Work to be completed.
Set down, exactly as written, only the lines starting with the one that holds "on the floor of the pocket" and ending with the one that holds "each CAD node".

Data shown.
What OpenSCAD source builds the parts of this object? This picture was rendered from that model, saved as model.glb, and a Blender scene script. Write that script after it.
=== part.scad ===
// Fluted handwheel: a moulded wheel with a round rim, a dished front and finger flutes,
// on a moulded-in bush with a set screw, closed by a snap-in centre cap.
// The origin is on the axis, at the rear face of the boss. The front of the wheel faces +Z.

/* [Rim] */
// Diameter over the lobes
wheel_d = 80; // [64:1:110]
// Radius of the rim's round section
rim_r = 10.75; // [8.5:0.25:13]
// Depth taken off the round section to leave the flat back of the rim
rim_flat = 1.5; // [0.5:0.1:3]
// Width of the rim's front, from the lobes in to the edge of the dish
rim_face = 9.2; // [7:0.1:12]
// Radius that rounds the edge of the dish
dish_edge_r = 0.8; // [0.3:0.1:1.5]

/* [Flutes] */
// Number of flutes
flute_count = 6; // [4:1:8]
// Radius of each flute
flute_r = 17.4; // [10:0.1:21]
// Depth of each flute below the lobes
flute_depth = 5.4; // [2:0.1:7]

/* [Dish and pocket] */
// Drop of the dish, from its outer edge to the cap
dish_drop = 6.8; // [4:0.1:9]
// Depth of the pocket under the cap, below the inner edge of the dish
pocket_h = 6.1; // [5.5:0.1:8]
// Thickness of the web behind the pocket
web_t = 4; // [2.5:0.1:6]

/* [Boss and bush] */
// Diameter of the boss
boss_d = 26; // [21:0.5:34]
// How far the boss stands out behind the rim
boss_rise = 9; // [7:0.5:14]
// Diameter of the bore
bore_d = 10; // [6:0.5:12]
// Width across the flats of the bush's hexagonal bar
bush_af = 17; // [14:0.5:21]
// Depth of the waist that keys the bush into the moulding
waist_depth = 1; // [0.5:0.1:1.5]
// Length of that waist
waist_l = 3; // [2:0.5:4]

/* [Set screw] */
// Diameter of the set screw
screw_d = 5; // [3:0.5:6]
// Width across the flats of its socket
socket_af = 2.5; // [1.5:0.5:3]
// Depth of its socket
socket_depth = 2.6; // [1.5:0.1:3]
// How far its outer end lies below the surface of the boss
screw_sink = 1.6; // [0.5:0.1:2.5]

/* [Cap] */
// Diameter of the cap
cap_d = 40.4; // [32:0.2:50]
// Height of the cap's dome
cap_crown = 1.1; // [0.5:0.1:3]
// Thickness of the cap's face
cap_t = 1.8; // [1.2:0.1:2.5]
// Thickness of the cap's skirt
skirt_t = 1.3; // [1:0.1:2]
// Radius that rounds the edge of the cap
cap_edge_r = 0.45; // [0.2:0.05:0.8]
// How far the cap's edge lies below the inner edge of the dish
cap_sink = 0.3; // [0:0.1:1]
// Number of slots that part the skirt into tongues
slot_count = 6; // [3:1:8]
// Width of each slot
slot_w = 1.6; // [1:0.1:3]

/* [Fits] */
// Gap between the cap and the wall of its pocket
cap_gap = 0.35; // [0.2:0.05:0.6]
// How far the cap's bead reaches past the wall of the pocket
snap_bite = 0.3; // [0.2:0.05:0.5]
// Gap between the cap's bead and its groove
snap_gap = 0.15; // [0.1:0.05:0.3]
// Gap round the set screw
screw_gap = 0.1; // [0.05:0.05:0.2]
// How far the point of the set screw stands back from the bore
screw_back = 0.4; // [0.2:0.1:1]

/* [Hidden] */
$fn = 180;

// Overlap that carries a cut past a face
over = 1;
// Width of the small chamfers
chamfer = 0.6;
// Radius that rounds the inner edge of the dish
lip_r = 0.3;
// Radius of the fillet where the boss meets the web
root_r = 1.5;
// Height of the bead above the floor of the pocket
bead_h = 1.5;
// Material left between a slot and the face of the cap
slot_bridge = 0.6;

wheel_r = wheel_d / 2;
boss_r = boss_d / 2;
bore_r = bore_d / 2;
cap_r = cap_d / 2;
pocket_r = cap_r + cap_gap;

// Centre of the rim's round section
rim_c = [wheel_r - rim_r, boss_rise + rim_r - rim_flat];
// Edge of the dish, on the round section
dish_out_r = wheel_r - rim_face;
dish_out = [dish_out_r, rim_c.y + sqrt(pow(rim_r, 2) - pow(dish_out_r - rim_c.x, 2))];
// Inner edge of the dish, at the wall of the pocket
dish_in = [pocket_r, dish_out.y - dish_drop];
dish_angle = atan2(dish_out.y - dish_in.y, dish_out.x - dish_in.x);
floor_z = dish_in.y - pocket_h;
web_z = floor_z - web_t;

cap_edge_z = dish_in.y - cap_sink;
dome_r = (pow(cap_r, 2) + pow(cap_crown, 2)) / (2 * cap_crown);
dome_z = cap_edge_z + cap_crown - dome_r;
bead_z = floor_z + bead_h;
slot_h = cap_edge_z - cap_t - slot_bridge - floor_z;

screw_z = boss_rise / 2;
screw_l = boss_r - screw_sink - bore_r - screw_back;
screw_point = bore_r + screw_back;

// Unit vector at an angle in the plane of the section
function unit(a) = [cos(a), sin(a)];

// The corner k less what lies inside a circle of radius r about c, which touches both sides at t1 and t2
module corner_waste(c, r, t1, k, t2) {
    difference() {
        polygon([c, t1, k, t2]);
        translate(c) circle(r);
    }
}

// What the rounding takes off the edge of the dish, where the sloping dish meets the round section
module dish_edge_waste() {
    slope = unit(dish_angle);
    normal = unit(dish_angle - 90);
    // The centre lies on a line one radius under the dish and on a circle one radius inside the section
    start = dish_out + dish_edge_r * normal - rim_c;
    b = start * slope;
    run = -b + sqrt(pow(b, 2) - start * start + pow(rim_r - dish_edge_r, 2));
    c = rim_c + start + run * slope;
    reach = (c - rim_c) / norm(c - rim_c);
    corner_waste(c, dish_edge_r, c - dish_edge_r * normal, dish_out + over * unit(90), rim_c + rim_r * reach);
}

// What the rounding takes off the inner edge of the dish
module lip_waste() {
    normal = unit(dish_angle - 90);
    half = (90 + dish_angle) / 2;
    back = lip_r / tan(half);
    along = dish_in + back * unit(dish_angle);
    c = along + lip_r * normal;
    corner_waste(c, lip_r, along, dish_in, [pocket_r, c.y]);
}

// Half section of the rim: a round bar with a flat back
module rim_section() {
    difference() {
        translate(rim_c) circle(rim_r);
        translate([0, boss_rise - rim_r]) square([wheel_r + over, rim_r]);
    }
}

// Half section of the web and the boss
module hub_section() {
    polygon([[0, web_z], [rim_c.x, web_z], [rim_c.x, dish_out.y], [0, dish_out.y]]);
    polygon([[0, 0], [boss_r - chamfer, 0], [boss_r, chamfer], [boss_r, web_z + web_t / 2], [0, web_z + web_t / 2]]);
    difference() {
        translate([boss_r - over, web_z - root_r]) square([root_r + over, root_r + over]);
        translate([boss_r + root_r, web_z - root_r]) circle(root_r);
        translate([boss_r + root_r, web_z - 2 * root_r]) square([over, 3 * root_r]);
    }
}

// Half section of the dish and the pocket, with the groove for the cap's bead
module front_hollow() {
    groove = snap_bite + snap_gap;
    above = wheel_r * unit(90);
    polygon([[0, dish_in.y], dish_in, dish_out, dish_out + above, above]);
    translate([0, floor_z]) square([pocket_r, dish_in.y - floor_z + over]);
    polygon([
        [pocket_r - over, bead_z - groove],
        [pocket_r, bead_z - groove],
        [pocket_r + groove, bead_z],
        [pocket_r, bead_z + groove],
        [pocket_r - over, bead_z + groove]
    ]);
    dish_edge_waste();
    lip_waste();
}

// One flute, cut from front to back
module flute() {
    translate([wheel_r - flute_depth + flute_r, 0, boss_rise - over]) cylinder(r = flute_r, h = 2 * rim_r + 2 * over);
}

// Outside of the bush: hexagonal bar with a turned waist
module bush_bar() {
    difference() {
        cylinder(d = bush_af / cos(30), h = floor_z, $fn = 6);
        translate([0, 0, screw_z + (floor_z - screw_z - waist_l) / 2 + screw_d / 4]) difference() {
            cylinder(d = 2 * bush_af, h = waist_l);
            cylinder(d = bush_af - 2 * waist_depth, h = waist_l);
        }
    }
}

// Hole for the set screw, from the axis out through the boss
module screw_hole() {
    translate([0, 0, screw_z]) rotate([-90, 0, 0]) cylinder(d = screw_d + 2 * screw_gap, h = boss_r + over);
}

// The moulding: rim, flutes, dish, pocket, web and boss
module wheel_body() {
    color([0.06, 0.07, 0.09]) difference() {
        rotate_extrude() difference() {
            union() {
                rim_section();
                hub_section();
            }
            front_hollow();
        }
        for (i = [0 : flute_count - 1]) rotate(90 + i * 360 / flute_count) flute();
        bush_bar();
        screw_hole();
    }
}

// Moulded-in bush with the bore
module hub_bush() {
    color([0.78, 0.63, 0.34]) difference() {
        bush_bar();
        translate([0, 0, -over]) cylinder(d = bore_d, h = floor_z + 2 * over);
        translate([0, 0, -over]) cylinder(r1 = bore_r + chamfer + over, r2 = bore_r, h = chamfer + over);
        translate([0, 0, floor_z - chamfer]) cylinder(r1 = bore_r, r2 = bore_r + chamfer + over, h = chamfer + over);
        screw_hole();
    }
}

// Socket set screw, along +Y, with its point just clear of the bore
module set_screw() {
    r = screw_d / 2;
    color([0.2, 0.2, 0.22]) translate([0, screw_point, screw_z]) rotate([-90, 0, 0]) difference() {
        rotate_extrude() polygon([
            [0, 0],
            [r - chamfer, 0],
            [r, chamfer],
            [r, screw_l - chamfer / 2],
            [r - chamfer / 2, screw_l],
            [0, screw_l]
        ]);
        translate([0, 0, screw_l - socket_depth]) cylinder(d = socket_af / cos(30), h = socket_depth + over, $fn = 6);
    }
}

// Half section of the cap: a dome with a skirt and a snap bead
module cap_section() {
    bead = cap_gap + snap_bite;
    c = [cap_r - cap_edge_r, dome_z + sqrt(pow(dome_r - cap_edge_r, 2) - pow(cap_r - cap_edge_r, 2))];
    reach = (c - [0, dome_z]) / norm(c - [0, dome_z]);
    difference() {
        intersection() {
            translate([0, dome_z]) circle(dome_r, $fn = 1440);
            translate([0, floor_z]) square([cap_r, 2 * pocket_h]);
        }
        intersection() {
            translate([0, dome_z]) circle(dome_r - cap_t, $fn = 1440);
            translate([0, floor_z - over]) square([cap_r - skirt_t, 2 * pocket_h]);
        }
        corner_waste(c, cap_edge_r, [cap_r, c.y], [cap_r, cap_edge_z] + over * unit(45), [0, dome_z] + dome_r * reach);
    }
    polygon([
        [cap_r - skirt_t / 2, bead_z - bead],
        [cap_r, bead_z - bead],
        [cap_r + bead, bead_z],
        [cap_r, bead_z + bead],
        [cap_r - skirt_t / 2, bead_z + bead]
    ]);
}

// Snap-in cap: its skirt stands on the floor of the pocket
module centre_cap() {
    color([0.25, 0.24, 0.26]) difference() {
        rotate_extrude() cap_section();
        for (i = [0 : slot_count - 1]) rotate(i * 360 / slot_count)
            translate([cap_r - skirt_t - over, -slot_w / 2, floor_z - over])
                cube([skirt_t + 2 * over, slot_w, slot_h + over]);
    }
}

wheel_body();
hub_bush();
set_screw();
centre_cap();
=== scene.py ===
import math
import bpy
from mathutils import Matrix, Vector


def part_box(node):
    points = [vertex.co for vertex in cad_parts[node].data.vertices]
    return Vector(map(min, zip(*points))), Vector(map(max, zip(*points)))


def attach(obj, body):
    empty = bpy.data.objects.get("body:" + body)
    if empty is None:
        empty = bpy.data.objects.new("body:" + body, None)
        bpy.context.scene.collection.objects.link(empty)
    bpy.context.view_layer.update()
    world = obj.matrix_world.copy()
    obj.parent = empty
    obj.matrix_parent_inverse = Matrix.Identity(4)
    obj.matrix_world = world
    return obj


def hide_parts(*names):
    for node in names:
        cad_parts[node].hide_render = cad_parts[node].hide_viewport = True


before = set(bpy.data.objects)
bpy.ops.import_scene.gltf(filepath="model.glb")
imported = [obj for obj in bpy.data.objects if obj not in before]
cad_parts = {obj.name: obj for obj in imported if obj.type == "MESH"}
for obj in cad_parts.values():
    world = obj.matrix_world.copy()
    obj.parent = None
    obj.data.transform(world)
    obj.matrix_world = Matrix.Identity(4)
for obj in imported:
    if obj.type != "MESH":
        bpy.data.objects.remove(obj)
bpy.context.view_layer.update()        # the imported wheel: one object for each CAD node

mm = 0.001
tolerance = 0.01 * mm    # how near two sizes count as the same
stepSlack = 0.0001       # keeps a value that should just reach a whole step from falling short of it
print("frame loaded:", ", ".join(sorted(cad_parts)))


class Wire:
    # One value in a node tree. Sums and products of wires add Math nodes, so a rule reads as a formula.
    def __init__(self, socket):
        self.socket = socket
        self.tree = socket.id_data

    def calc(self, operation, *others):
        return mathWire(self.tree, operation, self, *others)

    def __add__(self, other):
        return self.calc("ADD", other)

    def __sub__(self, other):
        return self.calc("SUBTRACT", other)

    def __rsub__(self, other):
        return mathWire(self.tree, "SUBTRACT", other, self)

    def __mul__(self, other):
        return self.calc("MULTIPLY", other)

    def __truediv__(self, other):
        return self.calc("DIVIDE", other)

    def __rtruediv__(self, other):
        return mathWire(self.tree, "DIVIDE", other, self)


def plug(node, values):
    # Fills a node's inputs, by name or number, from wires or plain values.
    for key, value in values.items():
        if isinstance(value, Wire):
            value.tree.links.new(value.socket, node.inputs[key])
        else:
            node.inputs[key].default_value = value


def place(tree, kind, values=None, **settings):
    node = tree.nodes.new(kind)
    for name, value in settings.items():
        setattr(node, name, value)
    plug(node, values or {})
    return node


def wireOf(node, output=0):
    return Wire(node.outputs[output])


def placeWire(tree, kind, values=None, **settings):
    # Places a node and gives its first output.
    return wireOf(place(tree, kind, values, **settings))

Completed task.
// Snap-in cap: its skirt stands on the floor of the pocket
module centre_cap() {
    color([0.25, 0.24, 0.26]) difference() {
        rotate_extrude() cap_section();
        for (i = [0 : slot_count - 1]) rotate(i * 360 / slot_count)
            translate([cap_r - skirt_t - over, -slot_w / 2, floor_z - over])
                cube([skirt_t + 2 * over, slot_w, slot_h + over]);
    }
}

wheel_body();
hub_bush();
set_screw();
centre_cap();
=== scene.py ===
import math
import bpy
from mathutils import Matrix, Vector


def part_box(node):
    points = [vertex.co for vertex in cad_parts[node].data.vertices]
    return Vector(map(min, zip(*points))), Vector(map(max, zip(*points)))


def attach(obj, body):
    empty = bpy.data.objects.get("body:" + body)
    if empty is None:
        empty = bpy.data.objects.new("body:" + body, None)
        bpy.context.scene.collection.objects.link(empty)
    bpy.context.view_layer.update()
    world = obj.matrix_world.copy()
    obj.parent = empty
    obj.matrix_parent_inverse = Matrix.Identity(4)
    obj.matrix_world = world
    return obj


def hide_parts(*names):
    for node in names:
        cad_parts[node].hide_render = cad_parts[node].hide_viewport = True


before = set(bpy.data.objects)
bpy.ops.import_scene.gltf(filepath="model.glb")
imported = [obj for obj in bpy.data.objects if obj not in before]
cad_parts = {obj.name: obj for obj in imported if obj.type == "MESH"}
for obj in cad_parts.values():
    world = obj.matrix_world.copy()
    obj.parent = None
    obj.data.transform(world)
    obj.matrix_world = Matrix.Identity(4)
for obj in imported:
    if obj.type != "MESH":
        bpy.data.objects.remove(obj)
bpy.context.view_layer.update()        # the imported wheel: one object for each CAD node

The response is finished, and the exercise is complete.